What you need to do: Copy, without any alteration, the lines from the one that includes "return shank.fuse([tail, head]).removeSplitter()" up to and including the one that includes "obj.parent = empty".
+++
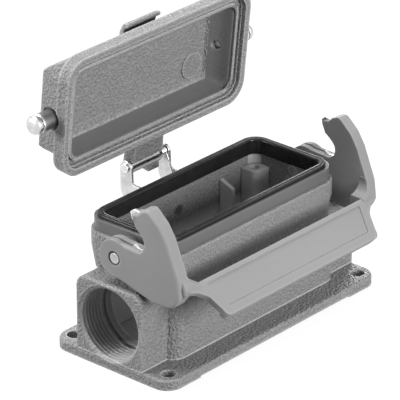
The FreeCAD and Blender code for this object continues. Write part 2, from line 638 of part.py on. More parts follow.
# Hinge hardware
def make_bracket():
    """Stamped sheet: a web riveted to the back wall and two arms with curled eyes."""
    y, z = HINGE
    wall_y = BELT_W / 2
    web_z0 = BRACKET_Z0
    inner = BRACKET_IN / 2
    outer = inner + SHEET
    web = Part.makeBox(2 * outer, SHEET, LEDGE_Z - 1.0 - web_z0, V(HINGE_X - outer, wall_y, web_z0))
    arm = side_plate([(wall_y, web_z0 + 1, 1.5), (wall_y, LEDGE_Z - 1.0, 0), (wall_y + 1.4, z - 6.2, 1.2),
                      (y - EYE_R - 0.3, z - 5.9, 1.0),
                      (y - EYE_R, z + 1.0, 0.5), (y + EYE_R, z + 1.0, 0.5), (y + EYE_R, z - 9.0, 5.0),
                      (wall_y + 7.5, web_z0 + 1, 4.0)], HINGE_X - outer, HINGE_X - inner)
    eye = rod(HINGE_X - outer, HINGE_X - inner, y, z, 2 * EYE_R)
    arm = arm.fuse(eye)
    arm = arm.cut(rod(HINGE_X - outer - 1, HINGE_X - inner + 1, y, z, HINGE_PIN_D))
    whole = web.fuse([arm, arm.mirror(V(HINGE_X, 0, 0), V(1, 0, 0))]).removeSplitter()
    hole = Part.makeCylinder(RIVET_D / 2, 6.0, V(UPPER_X, wall_y - 2, RIVET_Z), V(0, 1, 0))
    return whole.cut(hole)


def make_hinge_pin():
    y, z = HINGE
    end = BRACKET_OUT_L / 2 + 0.8
    pin = rod(HINGE_X - end, HINGE_X + end, y, z, HINGE_PIN_D)
    caps = []
    for sign in (-1, 1):
        x0 = HINGE_X + sign * BRACKET_OUT_L / 2
        x1 = HINGE_X + sign * end
        caps.append(rod(min(x0, x1), max(x0, x1), y, z, HINGE_PIN_D + 1.0))
    return pin.fuse(caps).removeSplitter()


def make_spring():
    """Torsion spring beside the knuckle: a few turns round the pin and a leg down to the bracket."""
    y, z = HINGE
    pitch = SPRING_WIRE + 0.12
    x0 = LUG_X0 + LUG_L + SPRING_WIRE / 2 + 0.15
    helix = Part.makeHelix(pitch, pitch * SPRING_TURNS, SPRING_R)
    section = Part.Wire(Part.makeCircle(SPRING_WIRE / 2, V(SPRING_R, 0, 0), V(0, 1, 0)))
    coil = Part.Wire(helix).makePipeShell([section], True, True)
    coil.rotate(V(0, 0, 0), V(0, 1, 0), 90)
    coil.rotate(V(0, 0, 0), V(1, 0, 0), -90)
    coil.translate(V(x0, y, z))
    end = V(x0 + pitch * SPRING_TURNS, y - SPRING_R, z)
    foot = V(end.x, BELT_W / 2 + SHEET + SPRING_WIRE / 2, BRACKET_Z0 + 5.0)
    leg = Part.makeCylinder(SPRING_WIRE / 2, (foot - end).Length, end, foot - end)
    return coil.fuse([leg, Part.makeSphere(SPRING_WIRE / 2, end)]).removeSplitter()


def make_rivet():
    y_in = CAVITY_W / 2
    y_out = BELT_W / 2 + SHEET
    along = V(0, 1, 0)
    shank = Part.makeCylinder(RIVET_D / 2, y_out - y_in + RIVET_TAIL_T, V(UPPER_X, y_in - RIVET_TAIL_T, RIVET_Z), along)
    tail = Part.makeCylinder(RIVET_TAIL_D / 2, RIVET_TAIL_T, V(UPPER_X, y_in - RIVET_TAIL_T, RIVET_Z), along)
    head = Part.makeCylinder(RIVET_HEAD_D / 2, RIVET_HEAD_T, V(UPPER_X, y_out, RIVET_Z), along)
    return shank.fuse([tail, head]).removeSplitter()


os.makedirs("parts", exist_ok=True)
hook = make_hook()
pin = make_lever_pin()
peg = make_peg()
sleeve = make_sleeve()
nodes = {
    "housing_base": make_housing(),
    "rim_gasket": make_seal(),
    "locking_lever": make_lever(),
    "hook_insert_left": hook,
    "hook_insert_right": mirrored(hook),
    "lever_pin_left": pin,
    "lever_pin_right": mirrored(pin),
    "cover_shell": make_cover(),
    "locking_peg_left": peg,
    "locking_peg_right": mirrored(peg),
    "peg_sleeve_left": sleeve,
    "peg_sleeve_right": mirrored(sleeve),
    "hinge_bracket": make_bracket(),
    "hinge_pin": make_hinge_pin(),
    "hinge_spring": make_spring(),
    "bracket_rivet": make_rivet(),
}
for node, shape in nodes.items():
    save(shape, node)
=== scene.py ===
# %% [markdown]
# # Dressing a heavy duty rectangular connector housing
#
# The object is the fixed half of a heavy duty connector: a die cast housing with a threaded cable
# entry, a hinged cast cover that shuts over its mouth, and a moulded lever whose slotted, hooked arms
# pull the cover down by its two pegs. Its exact shape comes packed as solids. This lesson dresses
# them. It loads the solids, remakes the forms that want a finer skin than a solid has, gives every
# surface a worked-out finish, and then sets up the light and the camera.
#
# Blender's unit is the metre, and the comments use millimetres. +Z is up from the mounting face, the
# cable entry is at -X, the lever's grip at -Y and the cover's hinge at +Y.

# %% Load the solids

import json
import math

import bmesh
import bpy
import numpy as np
from mathutils import Matrix, Vector


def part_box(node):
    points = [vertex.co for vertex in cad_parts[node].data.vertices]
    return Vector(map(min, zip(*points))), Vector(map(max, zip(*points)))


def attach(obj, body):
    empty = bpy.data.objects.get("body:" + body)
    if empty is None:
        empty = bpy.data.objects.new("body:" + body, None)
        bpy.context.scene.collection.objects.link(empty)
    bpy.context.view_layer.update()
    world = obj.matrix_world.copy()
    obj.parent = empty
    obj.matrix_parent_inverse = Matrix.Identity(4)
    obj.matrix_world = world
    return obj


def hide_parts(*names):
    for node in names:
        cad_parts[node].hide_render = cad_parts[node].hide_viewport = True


MM = 0.001
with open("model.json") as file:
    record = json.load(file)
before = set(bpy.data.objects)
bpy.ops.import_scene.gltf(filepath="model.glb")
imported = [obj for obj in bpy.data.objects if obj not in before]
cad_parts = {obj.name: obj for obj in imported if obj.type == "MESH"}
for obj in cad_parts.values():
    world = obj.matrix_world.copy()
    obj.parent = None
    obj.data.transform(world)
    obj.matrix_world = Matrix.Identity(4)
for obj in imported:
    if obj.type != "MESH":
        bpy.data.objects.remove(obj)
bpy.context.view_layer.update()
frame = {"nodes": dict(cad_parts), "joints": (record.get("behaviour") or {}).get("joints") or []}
print("solids:", ", ".join(sorted(frame["nodes"])))


# %% [markdown]
# ## A skin from a grid of points
#
# A seal or a turned peg could be built from Blender's cylinders and booleans, but a grid of points is
# shorter and exact: rows follow one section, columns follow the path it is carried along, both go once
# round, and four neighbours make a face. Where many points meet, as at the tip of a turned form, they
# are merged, so that the skin is closed. The faces are then turned outwards together.

# %% The faces of a grid, and the skin

MERGE = 0.002 * MM


def ring_faces(rows, columns):
    """The faces of a grid that is closed both ways: point (i, j) with (i+1, j), (i+1, j+1) and
    (i, j+1), where the last row and column are followed by the first."""
    number = np.arange(rows * columns).reshape(rows, columns)
    up, on = np.roll(number, -1, 0), np.roll(number, -1, 1)
    return np.stack([number, up, np.roll(up, -1, 1), on], -1).reshape(-1, 4)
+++
Solution for this task:
    return shank.fuse([tail, head]).removeSplitter()


os.makedirs("parts", exist_ok=True)
hook = make_hook()
pin = make_lever_pin()
peg = make_peg()
sleeve = make_sleeve()
nodes = {
    "housing_base": make_housing(),
    "rim_gasket": make_seal(),
    "locking_lever": make_lever(),
    "hook_insert_left": hook,
    "hook_insert_right": mirrored(hook),
    "lever_pin_left": pin,
    "lever_pin_right": mirrored(pin),
    "cover_shell": make_cover(),
    "locking_peg_left": peg,
    "locking_peg_right": mirrored(peg),
    "peg_sleeve_left": sleeve,
    "peg_sleeve_right": mirrored(sleeve),
    "hinge_bracket": make_bracket(),
    "hinge_pin": make_hinge_pin(),
    "hinge_spring": make_spring(),
    "bracket_rivet": make_rivet(),
}
for node, shape in nodes.items():
    save(shape, node)
=== scene.py ===
# %% [markdown]
# # Dressing a heavy duty rectangular connector housing
#
# The object is the fixed half of a heavy duty connector: a die cast housing with a threaded cable
# entry, a hinged cast cover that shuts over its mouth, and a moulded lever whose slotted, hooked arms
# pull the cover down by its two pegs. Its exact shape comes packed as solids. This lesson dresses
# them. It loads the solids, remakes the forms that want a finer skin than a solid has, gives every
# surface a worked-out finish, and then sets up the light and the camera.
#
# Blender's unit is the metre, and the comments use millimetres. +Z is up from the mounting face, the
# cable entry is at -X, the lever's grip at -Y and the cover's hinge at +Y.

# %% Load the solids

import json
import math

import bmesh
import bpy
import numpy as np
from mathutils import Matrix, Vector


def part_box(node):
    points = [vertex.co for vertex in cad_parts[node].data.vertices]
    return Vector(map(min, zip(*points))), Vector(map(max, zip(*points)))


def attach(obj, body):
    empty = bpy.data.objects.get("body:" + body)
    if empty is None:
        empty = bpy.data.objects.new("body:" + body, None)
        bpy.context.scene.collection.objects.link(empty)
    bpy.context.view_layer.update()
    world = obj.matrix_world.copy()
    obj.parent = empty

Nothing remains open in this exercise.